From a950fc8d6c856bf700841514af113d689e30afc5 Mon Sep 17 00:00:00 2001
From: Pjotr Prins
Date: Tue, 7 May 2024 13:53:32 +0200
Subject: Fetch a batch of traits so we can process faster

---
 gn/data/strains.scm                           | 17 +++--
 gn/db/mysql.scm                               |  4 +-
 scripts/precompute/list-traits-to-compute.scm | 89 +++++++++++++--------------
 3 files changed, 58 insertions(+), 52 deletions(-)

diff --git a/gn/data/strains.scm b/gn/data/strains.scm
index f1348ac..4a251d4 100644
--- a/gn/data/strains.scm
+++ b/gn/data/strains.scm
@@ -17,17 +17,17 @@
             bxd-strain-id-names
             ))
 
-(define* (strain-id-names inbred-set #:key (used-for-mapping? #f))
+(define* (strain-id-names inbred-set #:key (used-for-mapping? #t))
   "Return assoc list of tuples of strain id+names:
    ((4 . BXD1) (5 . BXD2) (6 . BXD5) (7 . BXD6)...
 
-used-for-mapping? will say whether the strains/individuals are used for mapping.
+used-for-mapping? will say whether the strains/individuals are used for mapping. Always True, FIXME
 "
   (call-with-db
    (lambda (db)
      (dbi-query db (string-append "SELECT StrainId,Strain.Name FROM Strain, StrainXRef WHERE StrainXRef.StrainId = Strain.Id AND StrainXRef.InbredSetId = " (int-to-string inbred-set)
                                   (if used-for-mapping?
-                                      " AND Used_for_mapping='Y'"

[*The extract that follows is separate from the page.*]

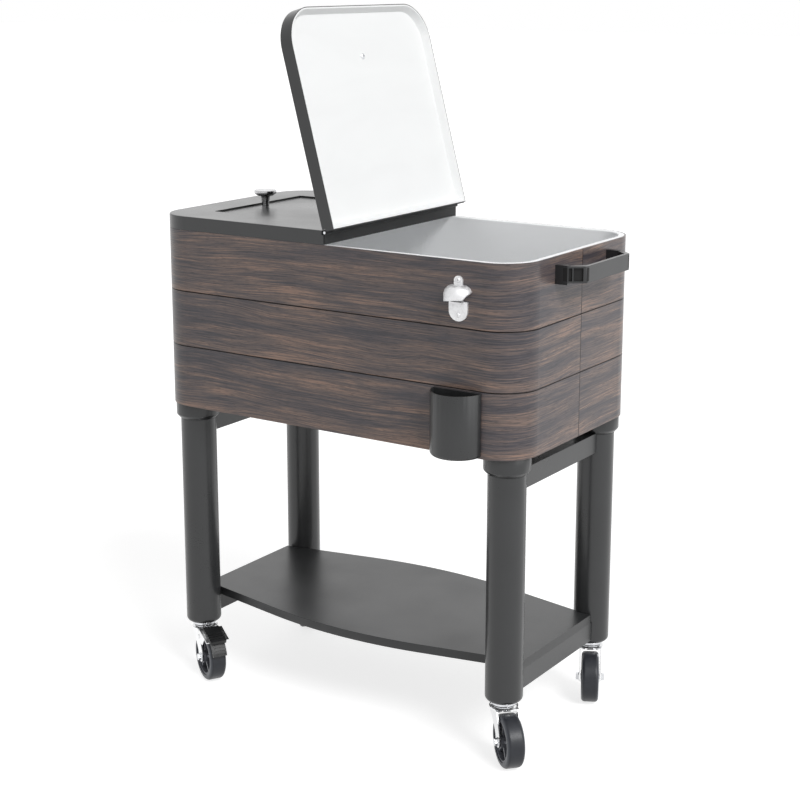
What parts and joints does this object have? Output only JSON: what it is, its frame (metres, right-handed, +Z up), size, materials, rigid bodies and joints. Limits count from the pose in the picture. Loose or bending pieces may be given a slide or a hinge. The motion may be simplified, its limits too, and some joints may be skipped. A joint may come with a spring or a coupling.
{
  "type": "patio cooler cart",
  "caption": "Insulated patio cooler cart: plank-look tub on four legs, split hinged lid, shelf, side handles, opener with cap catcher and swivel casters.",
  "frame": {"origin": "on the ground, under the middle of the cart's overall box", "axes": "+X along the tub towards the open lid's side, -Y towards the opener, +Z up"},
  "size_m": [0.8248, 0.452, 1.2153],
  "materials": {
    "walnut_print": "satin",
    "black_steel": "satin",
    "grey_liner": "satin",
    "white_plastic": "satin",
    "foam": "matte",
    "black_plastic": "satin",
    "charcoal_plastic": "satin",
    "charcoal_paint": "satin",
    "chrome": "polished",
    "satin_nickel": "satin",
    "zinc_steel": "satin",
    "grey_hub": "satin",
    "grey_tyre": "satin"
  },
  "bodies": {
    "cart": {"front_shell": "walnut_print", "back_shell": "walnut_print", "bottom_pan": "black_steel", "tank_liner": "grey_liner", "insulation": "foam", "drain_fitting": "black_plastic", "handle_left": "charcoal_plastic", "handle_right": "charcoal_plastic", "bottle_opener": "chrome", "wall_screws": "zinc_steel", "leg_front_left": "charcoal_paint", "leg_front_right": "charcoal_paint", "leg_back_left": "charcoal_paint", "leg_back_right": "charcoal_paint", "leg_collars": "charcoal_paint", "leg_bolts": "zinc_steel", "leg_inserts": "black_plastic", "caster_stems": "zinc_steel", "upper_rail_left": "charcoal_paint", "upper_rail_right": "charcoal_paint", "lower_rail_left": "charcoal_paint", "lower_rail_right": "charcoal_paint", "shelf": "charcoal_paint", "shelf_screws": "zinc_steel"},
    "left_lid": {"left_lid_shell": "charcoal_paint", "left_lid_liner": "white_plastic", "left_lid_foam": "foam", "left_lid_knob": "satin_nickel", "left_knob_screw": "zinc_steel", "left_hinge_leaf": "black_steel", "hinge_pin": "zinc_steel"},
    "right_lid": {"right_lid_shell": "charcoal_paint", "right_lid_liner": "white_plastic", "right_lid_foam": "foam", "right_lid_knob": "satin_nickel", "right_knob_screw": "zinc_steel", "right_hinge_leaf": "black_steel"},
    "catcher": {"cap_catcher": "charcoal_paint"},
    "drain_cap": {"drain_cap": "black_plastic"},
    "fork_front_left": {"fork_front_left": "chrome", "axle_front_left": "zinc_steel"},
    "wheel_front_left": {"hub_front_left": "grey_hub", "tyre_front_left": "grey_tyre"},
    "fork_front_right": {"fork_front_right": "chrome", "axle_front_right": "zinc_steel"},
    "wheel_front_right": {"hub_front_right": "grey_hub", "tyre_front_right": "grey_tyre"},
    "fork_back_left": {"fork_back_left": "chrome", "axle_back_left": "zinc_steel"},
    "wheel_back_left": {"hub_back_left": "grey_hub", "tyre_back_left": "grey_tyre"},
    "fork_back_right": {"fork_back_right": "chrome", "axle_back_right": "zinc_steel"},
    "wheel_back_right": {"hub_back_right": "grey_hub", "tyre_back_right": "grey_tyre"},
    "brake_front_left": {"brake_lever_front_left": "chrome", "brake_pads_front_left": "black_plastic"},
    "brake_back_left": {"brake_lever_back_left": "chrome", "brake_pads_back_left": "black_plastic"}
  },
  "joints": [
    {"name": "left_lid_hinge", "type": "hinge", "parent": "cart", "child": "left_lid", "pos_m": [0, 0.021, 0.8575], "axis": [0, 1, 0], "range_deg": [0, 105]},
    {"name": "right_lid_hinge", "type": "hinge", "parent": "left_lid", "child": "right_lid", "pos_m": [0, 0.021, 0.8575], "axis": [0, -1, 0], "range_deg": [-105, 0]},
    {"name": "catcher_lift", "type": "slide", "parent": "cart", "child": "catcher", "axis": [0, 0, 1], "range_m": [0, 0.01]},
    {"name": "drain_cap_pull", "type": "slide", "parent": "cart", "child": "drain_cap", "axis": [0, 0, -1], "range_m": [0, 0.03]},
    {"name": "swivel_front_left", "type": "hinge", "parent": "cart", "child": "fork_front_left", "pos_m": [-0.3195, -0.134, 0.092], "axis": [0, 0, 1], "continuous": true},
    {"name": "spin_front_left", "type": "hinge", "parent": "fork_front_left", "child": "wheel_front_left", "pos_m": [-0.29352, -0.149, 0.0445], "axis": [0.5, 0.866, 0], "continuous": true},
    {"name": "swivel_front_right", "type": "hinge", "parent": "cart", "child": "fork_front_right", "pos_m": [0.3195, -0.134, 0.092], "axis": [0, 0, 1], "continuous": true},
    {"name": "spin_front_right", "type": "hinge", "parent": "fork_front_right", "child": "wheel_front_right", "pos_m": [0.34179, -0.15407, 0.0445], "axis": [0.6691, 0.7431, 0], "continuous": true},
    {"name": "swivel_back_left", "type": "hinge", "parent": "cart", "child": "fork_back_left", "pos_m": [-0.3195, 0.176, 0.092], "axis": [0, 0, 1], "continuous": true},
    {"name": "spin_back_left", "type": "hinge", "parent": "fork_back_left", "child": "wheel_back_left", "pos_m": [-0.29943, 0.15371, 0.0445], "axis": [0.7431, 0.6691, 0], "continuous": true},
    {"name": "swivel_back_right", "type": "hinge", "parent": "cart", "child": "fork_back_right", "pos_m": [0.3195, 0.176, 0.092], "axis": [0, 0, 1], "continuous": true},
    {"name": "spin_back_right", "type": "hinge", "parent": "fork_back_right", "child": "wheel_back_right", "pos_m": [0.33358, 0.14951, 0.0445], "axis": [0.8829, 0.4695, 0], "continuous": true},
    {"name": "brake_front_left", "type": "hinge", "parent": "fork_front_left", "child": "brake_front_left", "pos_m": [-0.29439, -0.1485, 0.084], "axis": [0.5, 0.866, 0], "range_deg": [0, 6]},
    {"name": "brake_back_left", "type": "hinge", "parent": "fork_back_left", "child": "brake_back_left", "pos_m": [-0.3001, 0.15445, 0.084], "axis": [0.7431, 0.6691, 0], "range_deg": [0, 6]}
  ]
}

+                                      ;; " AND Used_for_mapping='Y'"
                                       "")
                                   " ORDER BY StrainId;"))
       (get-rows-apply db (lambda (r) `(,(assoc-ref r "StrainId") . ,(assoc-ref r "Name"))) '()))))
@@ -35,5 +35,12 @@ used-for-mapping? will say whether the strains/individuals are used for mapping.
 (define* (bxd-strain-id-names #:key (used-for-mapping? #f))
   "Return assoc list of tuples of strain id + names. Same as strain-id-names, but just for the BXD
 
-used-for-mapping? will say whether the strains/individuals are used for mapping."
-   (strain-id-names 1))
+used-for-mapping? will say whether the strains/individuals are used for mapping. Always True, FIXME"
+  (filter (lambda (l) l)
+  (map (lambda (l)
+         (let [(id (car l))
+               (name (cdr l))]
+           (if (or (< id 42) (string-contains name "BXD"))
+               l
+               #f))
+         ) (strain-id-names 1 #:used-for-mapping? used-for-mapping?))))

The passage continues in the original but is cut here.